We’re adding a little something to this month’s sales contest. As you all know, first prize is a Cadillac Eldorado. Anybody want to see second prize? Second prize is a set of steak knives. Third prize is you’re waterboarded. Uh…As part of a “team-building exercise,” a Provo-based motivational speaker apparently held a waterboarding “in front of his sales team to demonstrate that they should work as hard on sales as the employee had worked to breathe.” We just took a big step closer to Brazil. (Via TPM.)
The Forgotten Kinsey.
“Kinsey’s pioneering work is still one-of-a-kind because in all the time since, only a handful of sex researchers have even tried to match his breadth, depth, and scale. For all our obsession with sex, we’re skittish about studying it. There’s one major exception: a large survey, conducted in the 1990s, that far outdid Kinsey in terms of statistical reliability. It’s the most authoritative sexual self-portrait the country has. But you’ve probably never heard of its author, because unlike Kinsey, he has worked hard to keep it that way.
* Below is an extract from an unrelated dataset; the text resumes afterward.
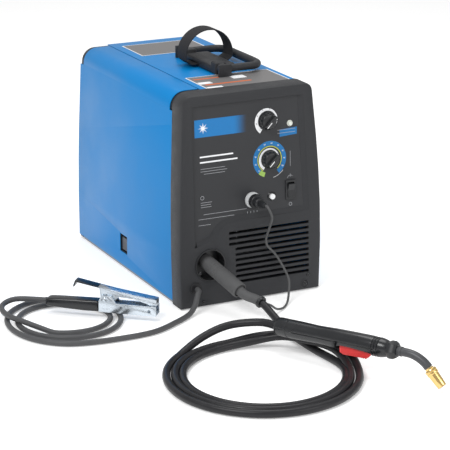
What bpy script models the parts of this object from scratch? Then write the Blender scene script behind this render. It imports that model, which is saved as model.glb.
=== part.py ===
"""MIG welding machine: a sheet-metal case with a moulded front, wire drive, welding gun and work clamp.

Metres, +Z up. The front faces -Y and +X is to the right as the user faces it.
The origin is at the centre of the flat base, on the surface that the machine stands on.
"""
import math

import bmesh
import bpy
import numpy as np
from mathutils import Matrix, Vector

# ---------------------------------------------------------------- driving dimensions
CASE_WIDTH = 0.267
CASE_DEPTH = 0.466
CASE_HEIGHT = 0.370
SIDE_TAPER = 0.0120          # how far each side leans in at the top
TAPER_START = 0.09           # height where a side starts to lean in
RIGHT_BULGE = 0.0050         # how far the right side swells at mid height
FACE_LEAN = 0.0147           # how far the front face leans back over the full height
BEZEL_DEPTH = 0.038          # front panel, front to back
BEZEL_PROUD = 0.0015         # how far the front panel stands out from the sheet metal
SHEET = 0.0015
GAP = 0.0003

HINGE_RADIUS = 0.027         # rounded top left corner, which the door turns on
FACE_CORNER = 0.015          # the same corner at the front panel's face
FACE_EDGE = 0.0038           # bevel round the face
RIGHT_RADIUS = 0.012
DOOR_TOP_EDGE = -0.070       # x where the door's top flange ends
SEAM_GAP = 0.002

SPOOL_RADIUS = 0.1015
SPOOL_WIDTH = 0.050
SPOOL_AT = (-0.094, 0.085, 0.195)
WIRE_X = -0.0785             # the plane that the welding wire runs in
WIRE_Z = 0.0735
ROLL_RADIUS = 0.015
PRESS_RADIUS = 0.012

GUN_CABLE_RADIUS = 0.0065
WORK_CABLE_RADIUS = 0.00475
LEAD_RADIUS = 0.002
HANDLE_PIVOT = (0.012, -0.0175, CASE_HEIGHT + 0.0125)

FRONT_Y = -CASE_DEPTH / 2
BACK_Y = CASE_DEPTH / 2
LEAN_SLOPE = FACE_LEAN / CASE_HEIGHT
REAR_INNER_Y = BACK_Y - 0.014
SHOE_LONG = 0.0200           # hinge shoe behind the front panel
NOTCH_LONG = 0.0135          # and how much of it the door's corner leaves bare
BAFFLE_X = -0.0040           # right face of the plate between the wire and power compartments
FEED_Y = -0.128
ROLL_Z = WIRE_Z - ROLL_RADIUS - 0.0006
PRESS_Z = WIRE_Z + PRESS_RADIUS + 0.0006
ARM_PIVOT_Y = FEED_Y + 0.030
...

Alfred Kinsey may have gotten the biopic, but according to Slate‘s Amanda Schaffer, it’s the University of Chicago’s Edward Laumann we should now be turning to for reliable data on carnal matters. “Kinsey’s data aren’t the last word on matters sexual, but they’re sometimes still the first.“
It’s the thought that counts.
This site’s been languishing in the bookmarks for a good while now, but that doesn’t make it any less hilarious. By way of mkh at Hidden City, Someecards.com, for “when you care enough to hit send.” It’s got exemplary Onion-like ecards for almost any occasion, and many, many ways to express the inexpressible. Hallmark, you are in a world of pain.
Bowling alone.
“‘People are increasingly busy,’ said Margaret Gibbs, a psychologist at Fairleigh Dickinson University. ‘We’ve become a society where we expect things instantly, and don’t spend the time it takes to have real intimacy with another person.’” CNN delves into the broadening landscape of American loneliness, which, according to the NYT, is becoming particularly acute among middle-aged men without college degrees.
Captain Emo.
“Money is a funny thing with hipsters. They exist in a state of perpetual luxuriant slumming. They drink blue-collar beers but hold white-collar jobs. Or vice versa.” As seen on Slate, two choice essays on the Wes Anderson aesthetic and the cultural baggage of contemporary hipsterism (the former by a college friend of mine, Christian Lorentzen of N+1.) They said that irony was the shackles of youth.